1Nous avons rassemblé dans ce dossier de Perspectives Psy quelques articles sur les traumatismes collectifs. Le XXe siècle a été largement pourvu en traumatismes de masse : guerres civiles, régionales ou mondiales, exterminations et génocides, politiques de terreur (cf. politiques systématiques de torture, d’enlèvement, ou de viol). Les traumatismes de masse revêtent une particularité en ce qu’ils sont comme les autres traumatismes d’une brutalité sans nom, mais que d’un autre côté ils peuvent être vécus collectivement. Ils sont souvent des désorganisateurs pour le développement ultérieur des enfants, et pour les états psychiques présents de tous. La France a pour l’essentiel été épargnée des traumatismes de masse depuis plus de quarante ans. Ce temps de sécurité a peut-être produit une illusion de sécurité éternelle, comme si nous étions protégés par exemple de la guerre civile. C’est sur de tels clivages que prospèrent les états traumatiques ultérieurs. Pourtant le talent pratique de certains français s’est porté sur des pays moins favorisés pendant cette période et a su y mettre en oeuvre de nouvelles techniques thérapeutiques des traumatismes de masse avec son invention des organisations non gouvernementales médicales comme Médecins Sans Frontières.

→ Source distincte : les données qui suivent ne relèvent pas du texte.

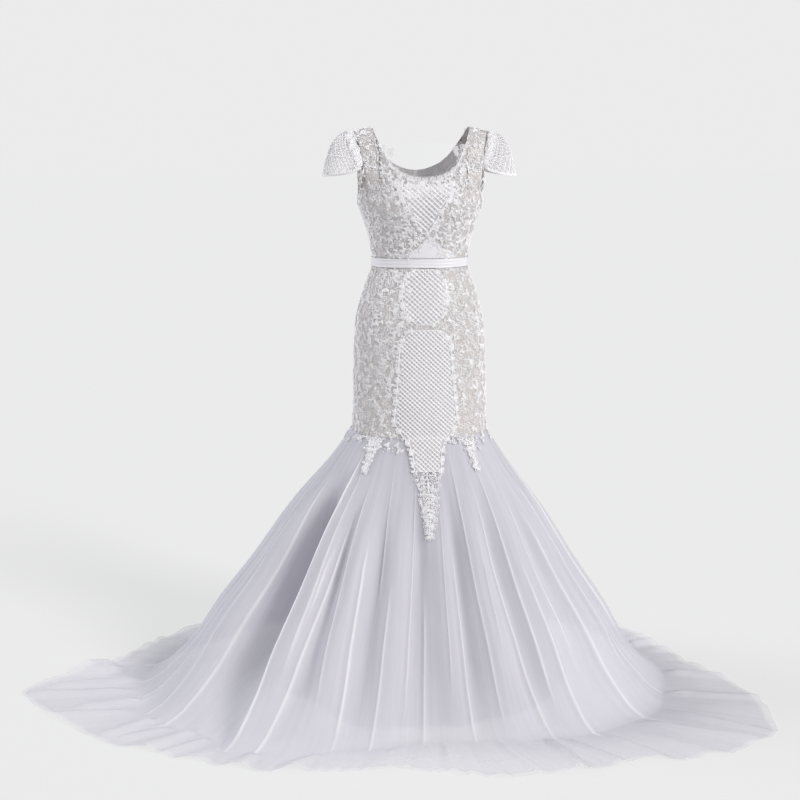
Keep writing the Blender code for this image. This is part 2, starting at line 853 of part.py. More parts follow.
LATTICES = (
    ("lace_bust", BUST_LATTICE, BUST_PITCH),
    ("lace_medallion", MEDALLION, BUST_PITCH),
    ("lace_shield", SHIELD, SHIELD_PITCH),
)
for lattice_name, lattice_outline, lattice_pitch in LATTICES:
    relief_piece(
        lattice_name,
        lattice_cells(lattice_outline, lattice_pitch),
        front_point,
        CLOTH + OVERLAY_GAP,
        LACE_RISE,
        LACE_THIN,
        LACE_WHITE,
        LACE_ROUGHNESS,
    )

TAILS = (
    ("lace_tail_front", 0.0, 0.6190, 0.4720, 0.0330, 0.0050, 4, 8),
    ("lace_tail_left", 39.0, 0.6930, 0.6180, 0.0150, 0.0040, 4, 7),
    ("lace_tail_right", -46.0, 0.6930, 0.6180, 0.0150, 0.0040, 4, 7),
)
for tail_name, centre, head, foot, head_half, foot_half, tail_columns, tail_rows in TAILS:
    def tail_place(column, row):
        share = row / tail_rows
        half = foot_half + (head_half - foot_half) * share
        return half * (2 * column / tail_columns - 1), foot + (head - foot) * share

    def tail_point(offset, height, middle=centre):
        down = 1 - height / (KNEE_HEIGHT - KNEE_SEAM)
        radius = math.hypot(*tulle_point(middle, down).xy)
        return on_front_tulle(middle + math.degrees(offset / radius), down)

    relief_piece(
        tail_name,
        grid_cells(tail_columns, tail_rows, tail_place),
        tail_point,
        CLOTH + OVERLAY_GAP,
        LACE_RISE,
        LACE_THIN,
        LACE_WHITE,
        LACE_ROUGHNESS,
    )

for old in list(bpy.data.objects):
    if old.name not in gown.objects:
        bpy.data.objects.remove(old, do_unlink=True)
bpy.context.scene.collection.children.link(gown)
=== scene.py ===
import math

import bmesh
import bpy
import numpy as np
from mathutils import Euler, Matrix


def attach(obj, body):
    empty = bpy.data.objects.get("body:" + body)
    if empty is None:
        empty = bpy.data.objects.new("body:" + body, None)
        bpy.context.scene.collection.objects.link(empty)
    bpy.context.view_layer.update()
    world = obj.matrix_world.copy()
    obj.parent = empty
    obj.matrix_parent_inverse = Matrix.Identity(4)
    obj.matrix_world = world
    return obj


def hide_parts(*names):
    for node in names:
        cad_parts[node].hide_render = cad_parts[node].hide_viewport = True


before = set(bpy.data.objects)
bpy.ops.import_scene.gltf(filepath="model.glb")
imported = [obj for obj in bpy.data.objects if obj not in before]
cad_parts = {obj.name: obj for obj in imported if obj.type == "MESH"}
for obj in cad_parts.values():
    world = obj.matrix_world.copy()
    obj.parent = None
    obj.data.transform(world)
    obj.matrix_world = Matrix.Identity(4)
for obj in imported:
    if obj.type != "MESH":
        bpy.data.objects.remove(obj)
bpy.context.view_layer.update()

# The camera, the pale floor and the studio light. The gown is seen from a little to its right and from
# just under its shoulders, with a soft key light high on the camera's right and a pale room all round.
SHOULDER_HEIGHT = 1.474
CAMERA_DISTANCE = 3.30
CAMERA_HEIGHT = 1.43
CAMERA_TURN = -7.0
CAMERA_PITCH = 11.3
CAMERA_YAW = 0.874
FOCAL_PIXELS = 1278
PHOTO_PIXELS = 800
SENSOR = 36.0
BACKDROP = (0.832, 0.832, 0.832, 1)
ROOM_LIGHT = (0.93, 0.95, 1.0, 1)
ROOM_STRENGTH = 0.34
SUNS = (
    ("key", (58.0, 0.0, 46.0), 2.4, 18.0, (1.0, 0.98, 0.955)),
    ("side", (60.0, 0.0, -105.0), 1.6, 26.0, (0.97, 0.98, 1.0)),
)
FLOOR_SIZE = 60.0
FLOOR_DROP = 0.0006
FLOOR_GREY = 0.22
FLOOR_GLOW = 0.616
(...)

2SB dit à SO : « il veut aller au Kurdistan traiter les traumatisés, alors quand il arrivera l’aéroport, qu’il s’occupe du douanier ; ensuite, qu’il fasse la même chose avec le chauffeur de taxi ; une fois à l’hôtel, qu’il n’oublie pas, de la même façon, la réceptionniste… et qu’ensuite il continue ainsi à chaque rencontre ! ».
La psychanalyse a comme réputation de ne s’intéresser qu’à des traces psychiques des traumatismes dans des cures tardives et lentes, alors que la psychotraumatologie saurait suivre les humains dans la précocité et la célérité des états traumatiques naissants. Pourtant, la clinique psychanalytique sait identifier des successions multiples et rapidissimes d’états psychiques au cours d’une même séance. Gilbert Diatkine montre d’ailleurs dans son article sur la guerre civile 1992-1998 en Algérie, que des psychanalystes disposent d’une clinique et d’une métapsychologie des traumatismes de masse de telles populations exposées. Joë Albeck est convaincu de l’inutilité de « thérapies de groupe de pardon » entre des populations qui furent ennemies. Il expose dans son texte des techniques de groupes de rencontre d’anciens ennemis qui se fixent d’autres objectifs. Les séries successives de campagnes d’attentats qu’a subies la France a formé une génération de psychiatres et de psychologues hautement spécialisés dans ce domaine. La contribution de Patrice Louville en démontre l’existence. Les anciens écrits de Janet, Freud et Ferenczi associent la « dissociation hystérique de la personnalité » aux « représentations limites » de scènes traumatiques. Cette consubstantialité du trauma et des états secondaires dits « hystériques » trouve une illustration dans l’écrit pédopsychiatrique de notre collègue Hervé Benhamou.
3Le 16 mars 1988, les gaz s’étendent sur la ville d’Halabja (Kurdistan sud en Irak).